In April 2015, AMC terminated Hickle’s employment after an incident involving a dispute over food that another employee was allegedly taking home. According to AMC, Hickle was terminated for unprofessional behavior and impeding its investigation of his behavior during the food dispute incident.
Hickle filed a lawsuit in federal court in Columbus, Ohio, alleging he was denied the promotion in 2008 and wrongfully terminated in 2015 in violation of USERRA and Ohio law. The district court granted summary judgment (dismissal without a trial) to AMC on the wrongful termination claims, but not on the failure-to-promote claims.
To position the district court’s ruling on the wrongful termination claims for an immediate appeal to a higher court, the parties agreed to allow Hickle to amend his complaint to strike his federal and state law failure-to-promote claims.
6th Circuit’s Decision
The 6th Circuit reversed the district court’s dismissal of Hickle’s wrongful discharge claims. The court began by summarizing the two-step legal standard applicable to USERRA and Ohio’s comparable state law:
- The employee must first make out a prima facie, or minimally sufficient, case of discrimination by showing by a preponderance of the evidence that his protected status was a substantial or motivating factor in the adverse employment action.
- If he makes a prima facie showing of discrimination, the employer then has the opportunity to provide evidence that shows, by a preponderance of the evidence, that it would have taken the adverse action anyway, for a valid reason.
Turning to the facts, the court noted Hickle presented evidence that a manager, Adler, “persistently made [antimilitary] comments, up to and including threatening to get him fired for ‘something else,'” when he had to miss a weekend for military duty. He also presented evidence that she was plotting to get him fired. In addition, the court found fault with the quality of AMC’s investigation of the misconduct for which it said it terminated his employment and suggested that the probe could have been more thorough.
The court noted that although the district court thought the fact that AMC had never denied any of Hickle’s requests to take time off for his military obligations was “strong evidence” in the employer’s favor, “we do not find this fact to be determinative, as there could be numerous situations in which an employer would grant requests for military leave (albeit grudgingly) for years and nevertheless finally wrongfully terminate an employee for taking such leave.”

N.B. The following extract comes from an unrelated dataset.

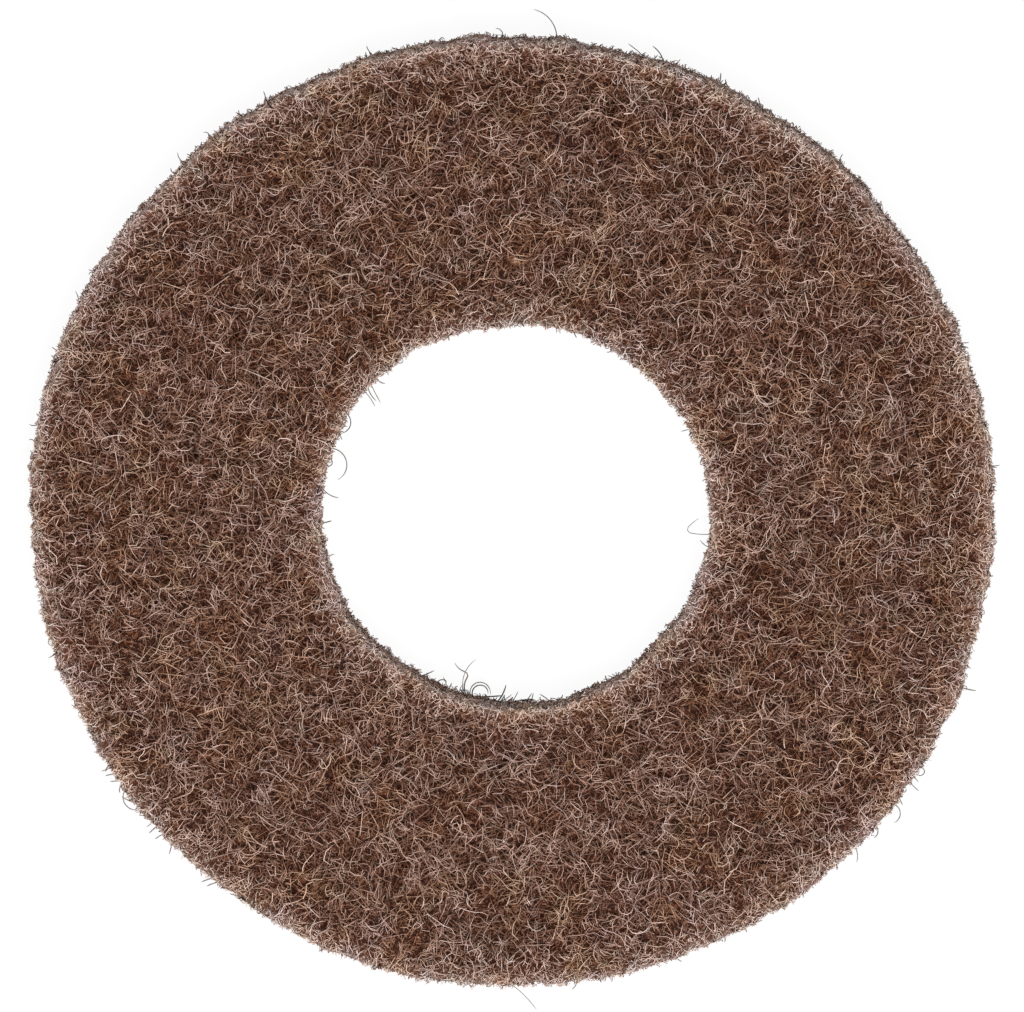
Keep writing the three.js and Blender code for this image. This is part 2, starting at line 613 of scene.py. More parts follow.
class Face:
    """One face of the pad: how far the web lies below it, and how much paler its rims are painted, as
    painted light.
    """

    def __init__(self, form, web, cuts, upper):
        self.form, self.web, self.cuts, self.upper = form, web, cuts, upper
        side = "upper" if upper else "under"
        self.hollows = Lumps(chance(f"{side} hollows"), web.hollow_pitch)
        self.pockets = Lumps(chance(f"{side} pockets"), web.pocket_pitch)

    def opened(self, x, y):
        """How open the web is, from a little below 0 on a crest to 1 in a hollow."""
        return np.maximum(self.hollows.at(x, y), -0.3)

    def pocket(self, x, y):
        """1 in the small pockets that few fibres cross, and 0 between them."""
        return np.clip(2.5 * self.pockets.at(x, y) - 1, 0, 1) * (1 - self.pale(x, y))

    def below(self, x, y):
        """How far the web lies below the plane of its face."""
        web = self.web
        return web.hollow_depth * self.opened(x, y) + web.pocket_depth * self.pocket(x, y)

    # Painted light: how much paler the web is painted near a cut, for the light that reaches the rims. It
    # also shortens the fibres and closes the pockets there.
    def pale(self, x, y):
        return np.exp(-np.maximum(self.form.margin(x, y), 0) / self.cuts.fuzz_width)

    def paths(self, x, y, depth, radius):
        """The middle lines of fibres that lie at a share of the loft below the face."""
        rim_drop = rounded_off(self.form.margin(x, y), self.cuts.rounding)
        below = rim_drop + self.below(x, y) + depth * self.web.loft
        if self.upper:
            return np.stack([x, y, self.form.thickness - below], -1)
        return np.stack([x, y, np.maximum(below, radius)], -1)


def lay_face(rng, face, layers, count):
    """Lays the fibres of one face, layer by layer."""
    web = face.web
    for name, layer in layers.items():
        x, y = layer_paths(rng, face, layer, int(layer.share * count))
        fibres = len(x)
        share = np.linspace(-1, 1, layer.stations)
        start = rng.uniform(layer.shallowest, layer.deepest, fibres)[:, None]
        dive = rng.uniform(0.05, 0.7, fibres)[:, None]
        lean = rng.normal(0, 0.13, fibres)[:, None]
        weave = rng.normal(0, 0.2 / layer.stations, x.shape)
        depth = np.maximum(start + dive * share**2 + lean * share + weave, -0.08)
        radius = web.fibre_thickness / 2 * rng.lognormal(0, 0.2, fibres)[:, None]
        tone = rng.random(fibres)[:, None]
        # Painted light and shade: pale paints the rims lighter, and depth, hollows and pockets paint
        # shade, less of it near the rims.
        pale = face.pale(x, y)
        painted_hollow_shade = 0.22 * face.opened(x, y) + 0.4 * face.pocket(x, y)
        painted_shade = (depth + painted_hollow_shade) * (1 - 0.5 * pale)
        bundle = Bundle()
        bundle.add(face.paths(x, y, depth, radius), radius, tone, painted_shade, pale)
        add_fibres(name, bundle, rng)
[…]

Concluding that Hickle had presented sufficient evidence in support of his wrongful discharge claims being decided by a jury, the court sent them back to the district court for further proceedings. Hickle v. American Multi-Cinema, Inc., Case No. 18-4131 (6th Cir., June 20, 2019).
Takeaways
It remains to be seen whether this case will actually go to trial. On the whole, juries tend to be pretty sympathetic to military veterans and servicemembers in USERRA cases. Hickle’s case is a good reminder of the importance of not only granting all requests for military leave but also avoiding comments that suggest granting the time off is inconvenient or poses “hardships” from a staffing standpoint.
USERRA and similar laws were intended to encourage employees to volunteer for military service by granting them considerable job protections. While some people might view the laws as imposing extra burdens on employers, the obligations shared by all employers are intended to benefit not only servicemember-employees but the country as a whole. It’s important that all members of management view USERRA rights from that perspective.